Akibat maraknya penodongan di jalur Trans Papua, banyak perusahaan logistik mulai menunda atau bahkan membatalkan pengiriman barang ke wilayah pedalaman Papua. Hal ini berdampak langsung pada keterlambatan distribusi bahan pokok, lonjakan harga, serta kelangkaan barang di sejumlah distrik.

Pemerintah daerah Kabupaten Puncak dan Lanny Jaya melaporkan adanya keterlambatan pengiriman logistik selama beberapa pekan terakhir. Bahkan beberapa kontraktor pembangunan infrastruktur mengaku tidak berani melanjutkan proyek karena kendaraan mereka sering diancam saat mengangkut material.

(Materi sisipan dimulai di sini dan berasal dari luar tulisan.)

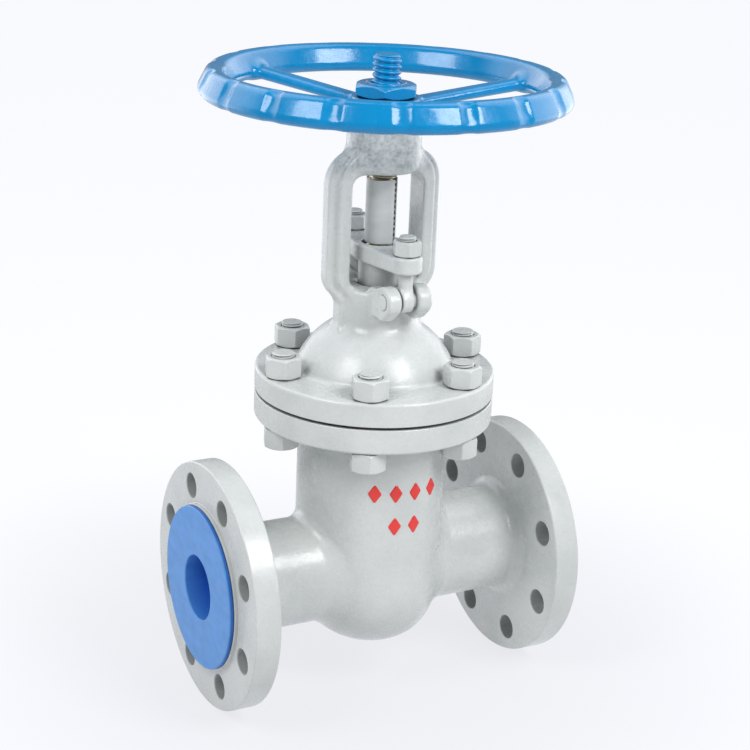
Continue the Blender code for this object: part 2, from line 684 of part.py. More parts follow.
def gland(paint):
    """The bushing that presses on the packing, and the plate that presses on the bushing."""
    shoulder_z = GLAND_PLATE_BOTTOM - GAP
    bushing = turned("bushing", [
        (GLAND_SPIGOT_R, GLAND_SPIGOT_TOP), (GLAND_SPIGOT_R, shoulder_z), (GLAND_R, shoulder_z),
        (GLAND_R, GLAND_BOTTOM), (STEM_BORE_R, GLAND_BOTTOM), (STEM_BORE_R, GLAND_SPIGOT_TOP),
    ], MEDIUM_ROUND, ring=True)
    piece("gland_bushing", bushing, paint)

    lean = math.degrees(math.asin((GLAND_PLATE_R - GLAND_LUG_R) / GLAND_BOLT_Y))
    outline = arc((0, 0), GLAND_PLATE_R, -lean, lean, 4)
    outline += arc((0, GLAND_BOLT_Y), GLAND_LUG_R, lean, 180 - lean, 11)
    outline += arc((0, 0), GLAND_PLATE_R, 180 - lean, 180 + lean, 4)
    outline += arc((0, -GLAND_BOLT_Y), GLAND_LUG_R, 180 + lean, 360 - lean, 11)
    flange = plate("gland_plate", [outline], GLAND_PLATE_BOTTOM, GLAND_PLATE_TOP)
    low, high = GLAND_PLATE_BOTTOM - LONG, GLAND_PLATE_TOP + LONG
    bore = cylinder("gland_bore", GLAND_SPIGOT_R + GAP, low, high, ROUND)
    holes = []
    for y in (-GLAND_BOLT_Y, GLAND_BOLT_Y):
        hole = cylinder("gland_hole", GLAND_HOLE_R, low, high)
        hole.data.transform(Matrix.Translation((0, y, 0)))
        holes.append(hole)
    piece("gland_flange", cut(flange, bore, *holes), paint)


def eyebolt():
    """An eye around the middle of the coordinates, lying along X, with a shank going up from it."""
    top = EYEBOLT_TOP - PIN_Z
    shank = turned("shank", [
        (0, top), (EYEBOLT_R - EDGE, top), (EYEBOLT_R, top - EDGE), (EYEBOLT_R, -2 * EDGE), (0, -2 * EDGE),
    ], SMALL_ROUND)
    eye = turned("eye", [
        (0, EYE_HALF), (EYE_R - 2 * EDGE, EYE_HALF), (EYE_R, EYE_HALF - 2 * EDGE),
        (EYE_R, 2 * EDGE - EYE_HALF), (EYE_R - 2 * EDGE, -EYE_HALF), (0, -EYE_HALF),
    ], SMALL_ROUND, along="X")
    hole = cylinder("eye_hole", PIN_R + GAP, -EYE_HALF - LONG, EYE_HALF + LONG, SMALL_ROUND, "X")
    return cut(join(shank, eye), hole)


def eyebolt_pin():
    return turned("pin", [
        (0, PIN_HALF_LENGTH), (PIN_R - FINE_EDGE, PIN_HALF_LENGTH), (PIN_R, PIN_HALF_LENGTH - FINE_EDGE),
        (PIN_R, FINE_EDGE - PIN_HALF_LENGTH), (PIN_R - FINE_EDGE, -PIN_HALF_LENGTH), (0, -PIN_HALF_LENGTH),
    ], SMALL_ROUND, along="X")


def gland_bolting(paint):
    """At the front and at the back an eyebolt on a pin, with a nut on the gland plate."""
    bolt_mesh = mesh_of(eyebolt())
    pin_mesh = mesh_of(eyebolt_pin())
    nut_mesh = mesh_of(hex_nut("gland_nut", GLAND_NUT_FLATS, GLAND_NUT_HEIGHT, EYEBOLT_R + GAP))
    for name, y in (("front", -GLAND_BOLT_Y), ("back", GLAND_BOLT_Y)):
        piece_of(f"eyebolt_{name}", bolt_mesh, paint, (0, y, PIN_Z))
        piece_of(f"eyebolt_pin_{name}", pin_mesh, paint, (0, y, PIN_Z))
        piece_of(f"gland_nut_{name}", nut_mesh, paint, (0, y, GLAND_PLATE_TOP + GAP))


# ---------------------------------------------------------------- drive


def yoke_nut(bronze):
    """The threaded bush that the handwheel turns, and the ring that keeps it in the yoke."""
    top = HUB_TOP + GAP + WHEEL_NUT_HEIGHT + 0.0006
    nut = turned("nut", [
        (DRIVE_R - FINE_EDGE, top), (DRIVE_R, top - FINE_EDGE), (DRIVE_R, RETAINER_BOTTOM - GAP),
        (YOKE_NUT_FLANGE_R, RETAINER_BOTTOM - GAP), (YOKE_NUT_FLANGE_R, YOKE_NUT_FLANGE_BOTTOM),
        (YOKE_NUT_R, YOKE_NUT_FLANGE_BOTTOM), (YOKE_NUT_R, YOKE_NUT_BOTTOM),
        (STEM_BORE_R, YOKE_NUT_BOTTOM), (STEM_BORE_R, top),
    ], MEDIUM_ROUND, ring=True)
    half = KEY_HALF + GAP
    slot = box("nut_keyway", (KEY_INNER_X - GAP, -half, HUB_BOTTOM), (KEY_OUTER_X, half, HUB_TOP))
    piece("yoke_nut", cut(nut, slot), bronze)


def yoke_nut_retainer(steel):
    ring = sleeve_ring("retainer", RETAINER_R, DRIVE_R + 0.0005, RETAINER_BOTTOM, HEAD_TOP - GAP)
    piece("yoke_nut_retainer", ring, steel)


def rim_section(points=10):
    """A rounded square with soft corners, as a cast rim has."""
    section = []
    for i in range(points):
        angle = math.pi / 2 - 2 * math.pi * i / points
        c, s = math.cos(angle), math.sin(angle)
        section.append((WHEEL_R - RIM_HALF_WIDTH + RIM_HALF_WIDTH * math.copysign(abs(c) ** 0.8, c),
                        RIM_Z + RIM_HALF_HEIGHT * math.copysign(abs(s) ** 0.8, s)))
    return section


def spoke(angle):
    """A tapered bar from the hub out to the rim, rising a little on the way."""
    hub_end, rim_end = 0.019, WHEEL_R - RIM_HALF_WIDTH
    bar = box("spoke", (hub_end, -SPOKE_HALF_WIDTH, -SPOKE_HALF_HEIGHT),
              (rim_end, SPOKE_HALF_WIDTH, SPOKE_HALF_HEIGHT))
    for vertex in bar.data.vertices:
        share = (vertex.co.x - hub_end) / (rim_end - hub_end)
        vertex.co.y *= 1 - 0.2 * share
        vertex.co.z += SPOKE_Z + SPOKE_RISE * share
    bar.data.transform(Matrix.Rotation(angle, 4, "Z"))
    return bar


def handwheel(paint):
    rim = turned("rim", rim_section(), RIM_ROUND, ring=True)
    hub = turned("hub", [(0, HUB_TOP), (HUB_R - EDGE, HUB_TOP), (HUB_R, HUB_TOP - EDGE),
                         (HUB_R, HUB_BOTTOM + EDGE), (HUB_R - EDGE, HUB_BOTTOM), (0, HUB_BOTTOM)], ROUND)
    wheel = join(hub, *[spoke(angle) for angle in SPOKE_ANGLES], rim)
    bore = cylinder("hub_bore", DRIVE_R + GAP, HUB_BOTTOM - LONG, HUB_TOP + LONG, ROUND)
    half = KEY_HALF + GAP
    slot = box("hub_keyway", (0, -half, HUB_BOTTOM - LONG), (KEY_OUTER_X + GAP, half, HUB_TOP + LONG))
    piece("handwheel", cut(wheel, bore, slot), paint)


def wheel_fastening(paint, steel):
    nut = hex_nut("wheel_nut", WHEEL_NUT_FLATS, WHEEL_NUT_HEIGHT, DRIVE_R + GAP, ROUND)
    nut.data.transform(Matrix.Translation((0, 0, HUB_TOP + GAP)))
    piece("handwheel_nut", nut, paint)
    bottom, top = HUB_BOTTOM + 2 * GAP, HUB_TOP - GAP
    key = box("key", (KEY_INNER_X, -KEY_HALF, bottom), (KEY_OUTER_X, KEY_HALF, top))
    piece("handwheel_key", key, steel)


# ---------------------------------------------------------------- shipping pieces


def cap_profile():
    """From the middle of the cup's floor, out over the disc, then back along the wall and its fin."""
    back = FACE_X + GAP
    front = back + CAP_THICKNESS
    tip = FACE_X - CAP_DEPTH
    floor = tip + CAP_WALL
    recess = [(0, floor), (CAP_RECESS_R - FINE_EDGE, floor), (CAP_RECESS_R, front - EDGE),
              (CAP_RECESS_R + EDGE, front)]
    disc = [(CAP_R - EDGE, front), (CAP_R, front - EDGE), (CAP_R, back), (CAP_TUBE_R, back)]
    fin = [(CAP_TUBE_R, CAP_FIN_X), (CAP_FIN_R, CAP_FIN_X - FINE_EDGE),
           (CAP_FIN_R, CAP_FIN_X - 2 * FINE_EDGE), (CAP_TUBE_R, CAP_FIN_X - 3 * FINE_EDGE)]
    return recess + disc + fin + [(CAP_TUBE_R - EDGE / 2, tip), (0, tip)]


def flange_caps(plastic):
    """A disc over each raised face, with a finned cup that plugs the bore."""
    for name, side in (("flange_cap_left", -1), ("flange_cap_right", 1)):
        piece(name, facing_side(turned(name, cap_profile(), along="X"), side), plastic)


def stem_sleeve(plastic):
    """A thin split sleeve over the stem's thread in the yoke window."""
    sleeve = sleeve_ring("sleeve", SLEEVE_OUTER_R, SLEEVE_INNER_R, SLEEVE_BOTTOM, SLEEVE_TOP)
    half = SLEEVE_SLOT_WIDTH / 2
    slot = box("sleeve_slot", (0, -half, SLEEVE_BOTTOM - LONG), (2 * SLEEVE_OUTER_R, half, SLEEVE_TOP + LONG))
    slot.data.transform(Matrix.Rotation(SLEEVE_SLOT_ANGLE, 4, "Z"))
    piece("stem_sleeve", cut(sleeve, slot), plastic)


def main():
    clear_scene()
    finish = materials()
    valve_body(finish["silver_enamel"])
    seat_rings(finish["hard_facing"])
    wedge_gate(finish["hard_facing"])
    bonnet_gasket(finish["graphite"])
    bonnet_yoke(finish["silver_enamel"])
    bonnet_studs(finish["stem_steel"], finish["silver_enamel"])
    stem(finish["stem_steel"])
    stuffing_box_fill(finish["bronze"], finish["graphite"])
    gland(finish["silver_enamel"])
    gland_bolting(finish["silver_enamel"])
    yoke_nut(finish["bronze"])
    yoke_nut_retainer(finish["stem_steel"])
    handwheel(finish["blue_enamel"])
    wheel_fastening(finish["blue_enamel"], finish["stem_steel"])
    flange_caps(finish["blue_plastic"])
    stem_sleeve(finish["sleeve_plastic"])


main()
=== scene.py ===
"""The looks of the gate valve: fine meshes, materials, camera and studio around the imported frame.

Shapes are worked out in millimetres, counted from the point where the pipe axis and the stem axis
cross, and go to metres in the frame when a mesh is handed over. Castings come from distance fields,
because every edge between their parts is a fillet. Everything machined is turned, cut or threaded.
"""

import math
from contextlib import contextmanager

import bmesh
import bpy
import numpy as np
from mathutils import Matrix, Vector


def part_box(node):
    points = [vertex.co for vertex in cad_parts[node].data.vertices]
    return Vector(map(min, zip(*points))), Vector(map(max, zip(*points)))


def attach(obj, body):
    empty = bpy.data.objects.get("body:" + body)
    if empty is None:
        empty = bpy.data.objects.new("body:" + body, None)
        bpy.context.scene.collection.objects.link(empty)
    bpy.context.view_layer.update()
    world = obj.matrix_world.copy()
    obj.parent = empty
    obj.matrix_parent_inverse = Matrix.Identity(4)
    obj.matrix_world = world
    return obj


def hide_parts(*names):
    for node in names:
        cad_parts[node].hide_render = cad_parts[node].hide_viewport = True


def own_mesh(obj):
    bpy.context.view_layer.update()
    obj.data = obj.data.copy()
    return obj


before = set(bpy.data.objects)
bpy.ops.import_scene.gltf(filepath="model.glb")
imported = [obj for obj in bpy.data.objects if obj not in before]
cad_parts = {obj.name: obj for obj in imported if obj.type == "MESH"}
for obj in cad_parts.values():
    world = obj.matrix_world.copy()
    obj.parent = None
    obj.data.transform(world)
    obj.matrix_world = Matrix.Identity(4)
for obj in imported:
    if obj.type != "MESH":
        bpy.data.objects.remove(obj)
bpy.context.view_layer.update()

# ---------------------------------------------------------------- sizes from the frame

MM = 0.001
AXIS_Z = sum(corner.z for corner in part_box("seat_ring_left")) / 2


def edges(node):
    """A node's lowest and highest corners in millimetres, with heights counted from the pipe axis."""
    return [(corner - Vector((0, 0, AXIS_Z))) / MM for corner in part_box(node)]


BODY_LOW, BODY_HIGH = edges("valve_body")
FACE_X = BODY_HIGH.x
FLANGE_R = -BODY_LOW.z
BODY_TOP = BODY_HIGH.z
BONNET_LOW, BONNET_HIGH = edges("bonnet_yoke")
BONNET_FLANGE_R = BONNET_HIGH.x
BONNET_BOTTOM = BONNET_LOW.z
HEAD_TOP = BONNET_HIGH.z
CAP_LOW, CAP_HIGH = edges("flange_cap_right")
SEAT_BACK = edges("seat_ring_right")[1].x
WEDGE_LOW, WEDGE_HIGH = edges("wedge_gate")
STEM_LOW, STEM_HIGH = edges("stem")
WHEEL_HIGH = edges("handwheel")[1]
WHEEL_R = WHEEL_HIGH.x
STUD_LOW, STUD_HIGH = edges("bonnet_stud_1")
STUD_PITCH_R = (STUD_LOW.x + STUD_HIGH.x) / 2
BOLT_LOW, BOLT_HIGH = edges("eyebolt_front")
BOLT_Y = -(BOLT_LOW.y + BOLT_HIGH.y) / 2
PLATE_LOW, PLATE_HIGH = edges("gland_flange")
KEY_LOW, KEY_HIGH = edges("handwheel_key")

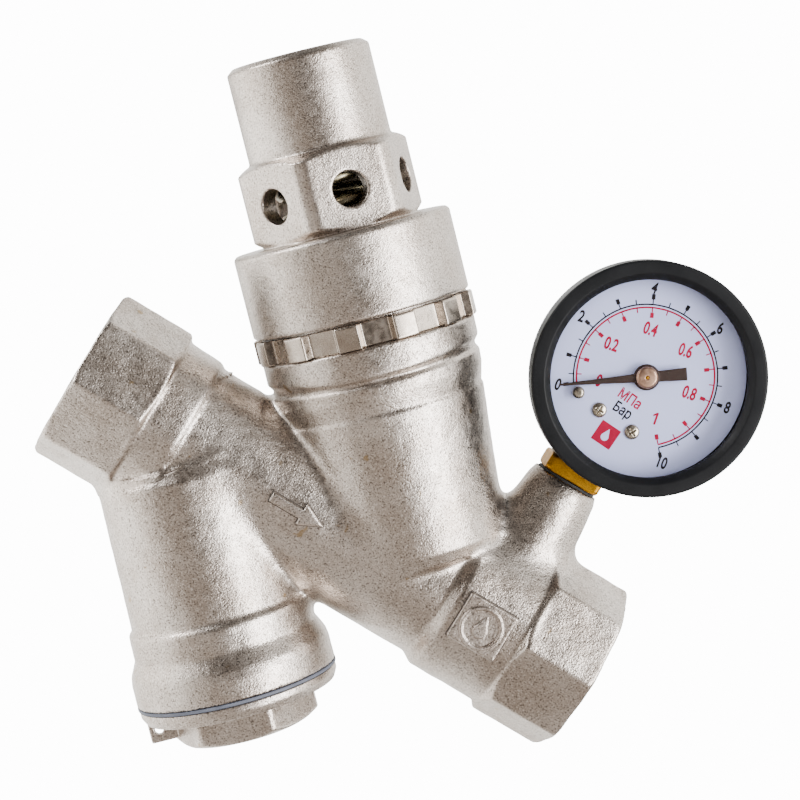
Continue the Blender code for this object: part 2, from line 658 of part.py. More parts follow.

Seorang pengusaha lokal dari Kabupaten Tolikara, Markus Wenda, menyampaikan kekhawatirannya. “Kami butuh bahan bangunan dan alat berat, tapi truk-truk tidak berani masuk. Semua takut ditodong di jalan. Ini membuat kami kesulitan membangun fasilitas umum yang penting seperti sekolah dan puskesmas,” katanya.

Aksi-aksi penodongan yang dilakukan OPM menunjukkan bahwa kelompok ini telah menjauh dari klaim perjuangan politik yang selama ini mereka suarakan. Penyerangan terhadap warga sipil dan pemerasan kepada pengemudi menjadi bukti bahwa mereka lebih berperan sebagai kelompok kriminal bersenjata ketimbang gerakan ideologis.

Tokoh masyarakat Papua dari Jayawijaya, Pendeta John Matuan, menegaskan bahwa penodongan bukanlah bagian dari perjuangan yang bermartabat. “Kalau mereka benar-benar ingin memperjuangkan masa depan Papua, mereka tidak akan menyakiti rakyatnya sendiri. Menodong sopir di jalan hanya menunjukkan bahwa mereka kehilangan arah perjuangan,” tegasnya.

Ia juga menambahkan bahwa tindakan OPM telah merusak sendi-sendi kehidupan masyarakat Papua yang kini hidup dalam ketakutan, khususnya di wilayah pegunungan yang sangat bergantung pada distribusi lewat jalan Trans Papua.

Maraknya penodongan yang dilakukan OPM di jalan Trans Papua menunjukkan bahwa kelompok tersebut telah berubah menjadi ancaman nyata bagi masyarakat Papua sendiri. Alih-alih memperjuangkan keadilan atau kemerdekaan, mereka justru menindas rakyat melalui tindakan kriminal yang merusak tatanan sosial dan ekonomi.

Papua butuh ketenangan, bukan penodongan. Warga butuh keadilan, bukan pemerasan. Setiap pengemudi yang berjuang mengangkut logistik untuk kehidupan rakyat Papua berhak mendapat perlindungan, bukan ancaman.